# Online Support Groups?



## mia jane (Jun 17, 2009)

Are there any online support groups out there?


----------



## JS86 (Jun 16, 2009)

What exactly do you mean by support group? Would a website like this one qualify as a support group?


----------



## odicepaul (Jul 20, 2009)

*On-Line Support Group*

I would like to see a scheduled meeting say on chat where we could discuss issues without the usual chatter about one another's hair do, or favorite actor/actress. 
A good structured group chat where the users agree to stay on the subject ie Social Phobias or related. Every time I go to a chat on this site, what I see are members discussing each other's personal hot air. There is nothing wrong with a chat room for that sort of thing; I'm just saying that I don't have the energy for that kind of thing. I want to discuss my difficult life situation and hear feedback with hopefully similar experiences as my own. If there is such a thing on this site I would greatly appreciate a kind direction to the place.


----------



## slkjao (Aug 5, 2009)

odicepaul said:


> I would like to see a scheduled meeting say on chat where we could discuss issues without the usual chatter about one another's hair do, or favorite actor/actress.
> A good structured group chat where the users agree to stay on the subject ie Social Phobias or related. Every time I go to a chat on this site, what I see are members discussing each other's personal hot air. There is nothing wrong with a chat room for that sort of thing; I'm just saying that I don't have the energy for that kind of thing. I want to discuss my difficult life situation and hear feedback with hopefully similar experiences as my own. If there is such a thing on this site I would greatly appreciate a kind direction to the place.

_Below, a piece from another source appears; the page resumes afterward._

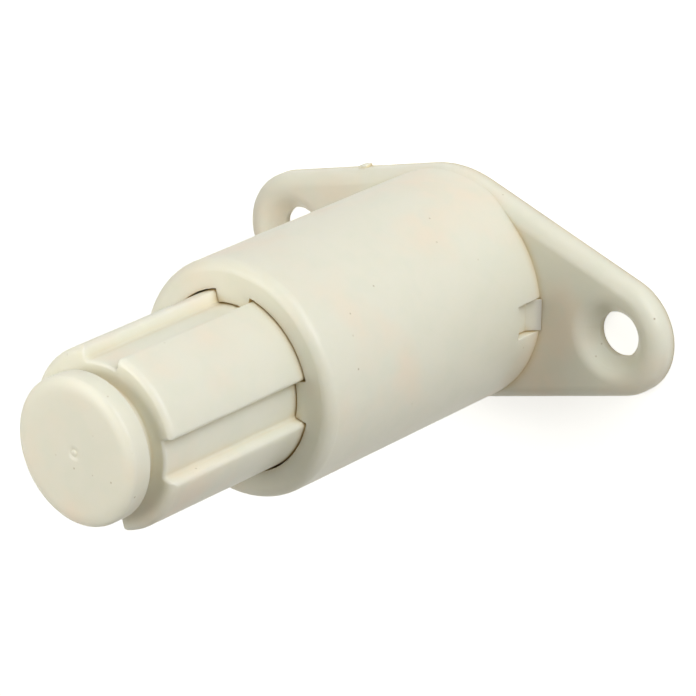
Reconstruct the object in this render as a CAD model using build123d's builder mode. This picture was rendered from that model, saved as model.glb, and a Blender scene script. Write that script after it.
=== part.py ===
"""Spring latch for cabinets and drawers: a sprung, splined plunger in a flanged barrel.

Millimetres. The origin is the centre of the flange's back face, +Z runs along the plunger
towards its head, and +X runs through the two screw ears.
"""
import math
import os
from build123d import *

# Flange with its two screw ears
screw_spacing = 32.0
flange_thickness = 1.9
flange_waist_radius = 9.55
flange_edge_round = 1.1
ear_radius = 4.85
screw_hole_radius = 1.85
screw_head_radius = 3.05    # wide end of the countersink, before its rim is rounded
screw_head_angle = 84
screw_rim_round = 1.3
gate_stub_width = 0.8
gate_stub_height = 0.2
gate_stub_from_centre = 7.2

# Barrel
barrel_radius = 9.4
barrel_length = 27.3
barrel_front_round = 0.9
bore_radius = 7.2

# Keys in the barrel's mouth and the grooves they run in
key_count = 4
key_turn = 2.5              # the keys sit this many degrees round from the ears' line
groove_half_angle = 14.2
key_side_clearance = 0.9    # degrees between a key's side and its groove's side
key_length = 5.0

# Plunger
rib_radius = 7.05
core_radius = 6.0
running_gap = 0.15
rib_front_z = 41.7
rib_front_chamfer = 0.45
collar_length = 5.0
collar_gap = 0.1            # collar to keys with the plunger out
neck_radius = 4.6
neck_length = 1.2
head_radius = 5.75
head_side_length = 1.4
head_edge_reach = 1.2       # how far the rounded edge runs in over the face
head_edge_drop = 0.5
spring_chamber_radius = 4.6
spring_chamber_end_z = 39.5
chamber_lead_in = 0.4

# Snap-in end cap behind the plunger, with its windows in the barrel's root
socket_radius = 8.2
socket_depth = 5.6
socket_lead_in = 0.3
window_width = 2.8
window_front_z = 4.6
window_turn = 1.2           # degrees round from the ears' line
cap_clearance = 0.1
cap_recess = 0.2
cap_disc_thickness = 1.5
cap_skirt_inner_radius = 7.3
cap_skirt_front_z = 5.2
arm_width = 2.6
arm_slot_width = 0.7
arm_front_z = 4.3
barb_radius = 9.55          # the barb's tip stands proud of the barrel
barb_ramp = 0.9
barb_step_radius = 8.65     # the arm's outer face in front of the barb
barb_step_ramp = 0.5
barb_gap = 0.05             # barb to the window's rear edge
spigot_radius = 3.2
spigot_front_z = 6.5
spigot_chamfer = 0.5
spigot_core_radius = 1.7
spigot_core_depth = 4.2

# Compression spring
wire_radius = 0.4
spring_mean_radius = 3.95
spring_turns = 8            # with the closed turn at each end
spring_closed_pitch = 0.85
spring_runs_per_turn = 16   # the wire is drawn as short straight runs with six sides
spring_end_gap = 0.05

# Worked out from the values above
key_radius = core_radius + running_gap
key_rear_z = barrel_length - key_length
key_half_angle = groove_half_angle - key_side_clearance
collar_front_z = key_rear_z - collar_gap
plunger_rear_z = collar_front_z - collar_length
neck_front_z = rib_front_z + neck_length
head_side_z = neck_front_z + head_side_length
head_front_z = head_side_z + head_edge_drop
cap_radius = socket_radius - cap_clearance
cap_face_z = cap_recess + cap_disc_thickness
spring_low_z = cap_face_z + wire_radius
spring_high_z = spring_chamber_end_z - spring_end_gap - wire_radius
ear_line_normal = math.acos((flange_waist_radius - ear_radius) / (screw_spacing / 2))
window_way = Vector(1, 0, 0).rotate(Axis.Z, window_turn)
window_across = Vector(0, 1, 0).rotate(Axis.Z, window_turn)


def ring_sector(inner_radius, outer_radius, half_angle):
    """Profile of a key or a groove: a piece of a ring, centred on +X."""
    with BuildSketch() as sector:
        with BuildLine():
            inner = CenterArc((0, 0), inner_radius, -half_angle, 2 * half_angle)
            outer = CenterArc((0, 0), outer_radius, -half_angle, 2 * half_angle)
            Line(inner @ 0, outer @ 0)
            Line(inner @ 1, outer @ 1)
        make_face()
    return sector.sketch


# Housing: flange, barrel, keys and the socket for the end cap, all one moulding
with BuildPart() as housing:
    with BuildSketch():
        Circle(flange_waist_radius)
        with Locations((-screw_spacing / 2, 0), (screw_spacing / 2, 0)):
            Circle(ear_radius)
        make_hull()
    extrude(amount=flange_thickness)
    fillet(housing.faces().sort_by(Axis.Z)[-1].edges(), flange_edge_round)

    # Gate stub on the upper edge of the left ear
    outward = Vector(-math.cos(ear_line_normal), math.sin(ear_line_normal), 0)
    along = Vector(-outward.Y, outward.X, 0)
    stub_centre = outward * flange_waist_radius + along * gate_stub_from_centre
    with BuildSketch(Plane(origin=stub_centre, x_dir=outward, z_dir=(0, 0, 1))):
        Rectangle(2 * gate_stub_height, gate_stub_width)
    extrude(amount=flange_thickness - flange_edge_round)

    with BuildSketch():
        Circle(barrel_radius)
    extrude(amount=barrel_length)
    fillet(housing.faces().sort_by(Axis.Z)[-1].edges(), barrel_front_round)

    # Bore, with the wider socket behind it
    with BuildSketch(Plane.XZ):
        with BuildLine():
            Polyline(
                (0, 0),
                (socket_radius + socket_lead_in, 0),
                (socket_radius, socket_lead_in),
                (socket_radius, socket_depth),
                (bore_radius, socket_depth),
                (bore_radius, barrel_length),
                (0, barrel_length),
                close=True,
            )
        make_face()
    revolve(axis=Axis.Z, mode=Mode.SUBTRACT)

    # Keys, flush with the barrel's front face
    with BuildSketch(Plane.XY.offset(key_rear_z)):
        with PolarLocations(0, key_count, start_angle=key_turn):
            add(ring_sector(key_radius, bore_radius + running_gap, key_half_angle))
    extrude(amount=key_length)

    # Snap windows beside the ears
    with BuildSketch(Plane(origin=(0, 0, 0), x_dir=window_across, z_dir=window_way)):
        with Locations((0, (flange_thickness + window_front_z) / 2)):
            Rectangle(window_width, window_front_z - flange_thickness)
    extrude(amount=barrel_radius + 1, both=True, mode=Mode.SUBTRACT)

    # Countersunk screw holes with softly rounded rims
    with Locations((-screw_spacing / 2, 0, flange_thickness), (screw_spacing / 2, 0, flange_thickness)):
        CounterSinkHole(screw_hole_radius, screw_head_radius, counter_sink_angle=screw_head_angle)
    fillet(
        housing.edges().filter_by(GeomType.CIRCLE).filter_by(
            lambda edge: abs(edge.radius - screw_head_radius) < 0.01
        ),
        screw_rim_round,
    )

# Plunger: head, neck, ribbed core and stop collar, hollow for the spring, one moulding
with BuildPart() as plunger:
    with BuildSketch(Plane.XZ):
        with BuildLine():
            Polyline(
                (0, plunger_rear_z),
                (rib_radius, plunger_rear_z),
                (rib_radius, rib_front_z - rib_front_chamfer),
                (rib_radius - rib_front_chamfer, rib_front_z),
                (neck_radius, rib_front_z),
                (neck_radius, neck_front_z),
                (head_radius, neck_front_z),
                (head_radius, head_side_z),
            )
            face_edge = (head_radius - head_edge_reach, head_front_z)
            TangentArc(face_edge, (head_radius, head_side_z), tangent=(1, 0))
            Polyline(face_edge, (0, head_front_z), (0, plunger_rear_z))
        make_face()
    revolve(axis=Axis.Z)

    # Grooves for the keys, open at the front and closed by the collar at the rear
    with BuildSketch(Plane.XY.offset(collar_front_z)):
        with PolarLocations(0, key_count, start_angle=key_turn):
            add(ring_sector(core_radius, rib_radius + 1, groove_half_angle))
    extrude(amount=rib_front_z - collar_front_z, mode=Mode.SUBTRACT)

    # Spring chamber from the rear
    with BuildSketch(Plane.XY.offset(plunger_rear_z)):
        Circle(spring_chamber_radius)
    extrude(amount=spring_chamber_end_z - plunger_rear_z, mode=Mode.SUBTRACT)
    chamfer(
        plunger.faces().sort_by(Axis.Z)[0].edges().filter_by(
            lambda edge: abs(edge.radius - spring_chamber_radius) < 0.01
        ),
        chamber_lead_in,
    )

# End cap: disc, skirt with two snap arms, and the spigot that centres the spring
with BuildPart() as end_cap:
    with BuildSketch(Plane.XY.offset(cap_recess)):
        Circle(cap_radius)
    extrude(amount=cap_disc_thickness)
    with BuildSketch(Plane.XY.offset(cap_face_z)):
        Circle(cap_radius)
        Circle(cap_skirt_inner_radius, mode=Mode.SUBTRACT)
    extrude(amount=cap_skirt_front_z - cap_face_z)

    # Gaps that free each arm from the skirt
    with BuildSketch(Plane(origin=(0, 0, 0), x_dir=window_across, z_dir=window_way)):
        with Locations((0, (cap_face_z + cap_skirt_front_z) / 2)):
            Rectangle(arm_width + 2 * arm_slot_width, cap_skirt_front_z - cap_face_z)
    extrude(amount=cap_radius + 1, both=True, mode=Mode.SUBTRACT)

    # Arms with their barbs, ramped towards the front
    barb_rear_z = flange_thickness + barb_gap
    with BuildSketch(Plane(origin=(0, 0, 0), x_dir=window_way, z_dir=-window_across)):
        with BuildLine():
            Polyline(
                (cap_skirt_inner_radius, cap_face_z),
                (cap_radius, cap_face_z),
                (cap_radius, barb_rear_z),
                (barb_radius, barb_rear_z),
                (barb_step_radius, barb_rear_z + barb_ramp),
                (barb_step_radius, arm_front_z - barb_step_ramp),
                (barb_step_radius - barb_step_ramp, arm_front_z),
                (cap_skirt_inner_radius, arm_front_z),
                close=True,
            )
        make_face()
        mirror(about=Plane.YZ)
    extrude(amount=arm_width / 2, both=True)

    # Spigot, cored from behind
    with BuildSketch(Plane.XY.offset(cap_face_z)):
        Circle(spigot_radius)
    extrude(amount=spigot_front_z - cap_face_z)
    chamfer(end_cap.faces().sort_by(Axis.Z)[-1].edges(), spigot_chamfer)
    with BuildSketch(Plane.XY.offset(cap_recess)):
        Circle(spigot_core_radius)
    extrude(amount=spigot_core_depth, mode=Mode.SUBTRACT)

# Compression spring: the turns are open between one closed turn at each end
spring_open_pitch = (spring_high_z - spring_low_z - 2 * spring_closed_pitch) / (spring_turns - 2)
coil_points = []
for step in range(spring_turns * spring_runs_per_turn + 1):
    turn = step / spring_runs_per_turn
    closed_turns = min(turn, 1) + max(turn - spring_turns + 1, 0)
    height = closed_turns * spring_closed_pitch + (turn - closed_turns) * spring_open_pitch
    coil_points.append(Vector(spring_mean_radius, 0, spring_low_z + height).rotate(Axis.Z, 360 * turn))
with BuildPart() as spring:
    with BuildLine():
        coil = Polyline(*coil_points)
    with BuildSketch(Plane(origin=coil @ 0, z_dir=coil % 0)):
        RegularPolygon(wire_radius, 6)
    sweep(transition=Transition.RIGHT)

os.makedirs("parts", exist_ok=True)
housing.part.label = "housing"
plunger.part.label = "plunger"
end_cap.part.label = "end_cap"
spring.part.label = "spring"
export_step(housing.part, "parts/housing.step")
export_step(plunger.part, "parts/plunger.step")
export_step(end_cap.part, "parts/end_cap.step")
export_step(spring.part, "parts/spring.step")
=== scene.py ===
import math
import bpy
from mathutils import Matrix, Vector


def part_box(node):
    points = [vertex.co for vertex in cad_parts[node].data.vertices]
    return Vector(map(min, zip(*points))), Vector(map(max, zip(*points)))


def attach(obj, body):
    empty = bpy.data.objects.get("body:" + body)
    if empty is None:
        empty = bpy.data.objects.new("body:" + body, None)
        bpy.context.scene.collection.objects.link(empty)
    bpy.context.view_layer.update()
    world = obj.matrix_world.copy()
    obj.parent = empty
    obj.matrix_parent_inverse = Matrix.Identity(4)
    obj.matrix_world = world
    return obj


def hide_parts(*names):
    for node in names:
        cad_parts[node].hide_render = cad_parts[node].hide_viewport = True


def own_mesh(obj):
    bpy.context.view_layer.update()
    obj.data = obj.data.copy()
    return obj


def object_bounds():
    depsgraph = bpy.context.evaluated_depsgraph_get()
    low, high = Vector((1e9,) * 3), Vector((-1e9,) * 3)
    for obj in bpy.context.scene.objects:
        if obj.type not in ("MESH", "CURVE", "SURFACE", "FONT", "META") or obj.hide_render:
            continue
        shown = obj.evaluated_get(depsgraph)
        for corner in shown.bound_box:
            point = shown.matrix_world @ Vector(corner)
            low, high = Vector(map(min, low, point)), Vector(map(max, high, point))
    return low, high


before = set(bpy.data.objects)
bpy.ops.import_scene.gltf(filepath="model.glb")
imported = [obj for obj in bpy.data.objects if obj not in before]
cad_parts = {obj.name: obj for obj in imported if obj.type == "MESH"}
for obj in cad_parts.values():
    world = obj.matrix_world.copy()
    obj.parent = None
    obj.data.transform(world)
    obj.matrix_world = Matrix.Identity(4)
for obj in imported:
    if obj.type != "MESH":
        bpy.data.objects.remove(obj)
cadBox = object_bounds()
scene = bpy.context.scene
mm = 0.001
white = (1, 1, 1, 1)


def linearColour(hexText):
    # sRGB hex to the linear values that Blender's sockets take
    channels = [int(hexText[i:i + 2], 16) / 255 for i in (1, 3, 5)]
    return [c / 12.92 if c <= 0.04045 else ((c + 0.055) / 1.055) ** 2.4 for c in channels] + [1.0]


def addNode(tree, kind, inputs=None, **settings):
    # an input is a value, an output to link, or a node, which stands for its first output in use
    # Mix takes its factor at 0, numbers at 2 and 3, vectors at 4 and 5, colours at 6 and 7
    # Map Range takes the range that it reads at 1 and 2 and the one that it gives at 3 and 4
    node = tree.nodes.new(kind)
    for key, value in settings.items():
        setattr(node, key, value)
    for key, value in (inputs or {}).items():
        if isinstance(value, bpy.types.Node):
            value = next(output for output in value.outputs if output.enabled)
        if isinstance(value, bpy.types.NodeSocket):
            tree.links.new(value, node.inputs[key])
        else:
            node.inputs[key].default_value = value
    return node


def emptyTree(owner):
    # the node tree of a material or a world, with nothing in it
    owner.use_nodes = True
    owner.node_tree.nodes.clear()
    return owner.node_tree


# Camera
camera = {
    "place": (0.1847, 0.1256, 0.2409),   # metres from the middle of the flange's back face
    "azimuth": 34.556,                   # degrees, of the place that it looks from
    "elevation": 45.34,
    "roll": -114.62,                     # the latch points down to the left in the picture
    "focalPixels": 4132.7,
    "framePixels": 696,
    "sensor": 36.0,                      # mm
    "nearest": 0.01,                     # metres
}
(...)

uh huh http://www.socialanxietysupport.com/forum/groups/super-awesome-support-group-thingie/ is all i found


----------



## IllusionalFate (Sep 10, 2008)

The "Super Awesome Support Group Thingie" never really came to fruition. We should exchange MSN or AIM usernames and then hold the group chats there... anyone up for that?


----------



## Snow Bunny (Jan 28, 2009)

This would be good. I think IllusionalFate's idea could work, or maybe we could work out like certain times to meet in the SA section of the chatroom (cuz that rooms usually slightly quieter than the other) and discuss this kinda stuff.


----------



## N3XT2NON3 (Aug 10, 2009)

where's the link for the chat room?


----------



## Snow Bunny (Jan 28, 2009)

It's the thing that says 'chat' on the top bar there or here: http://www.socialanxietysupport.com/forum/123flashchat.php


----------



## N3XT2NON3 (Aug 10, 2009)

thanks 

*feels dumb I didnt see it before*
:/

lol


----------



## IllusionalFate (Sep 10, 2008)

Snow Bunny said:


> This would be good. I think IllusionalFate's idea could work, or maybe we could work out like certain times to meet in the SA section of the chatroom (cuz that rooms usually slightly quieter than the other) and discuss this kinda stuff.


If we tried that, then the people in the other room would most likely migrate over and hijack the support group. I think the only way we could host the chat here is if there was a third, locked room available (like tony0306 mentioned), only accessible to members of the support group.


----------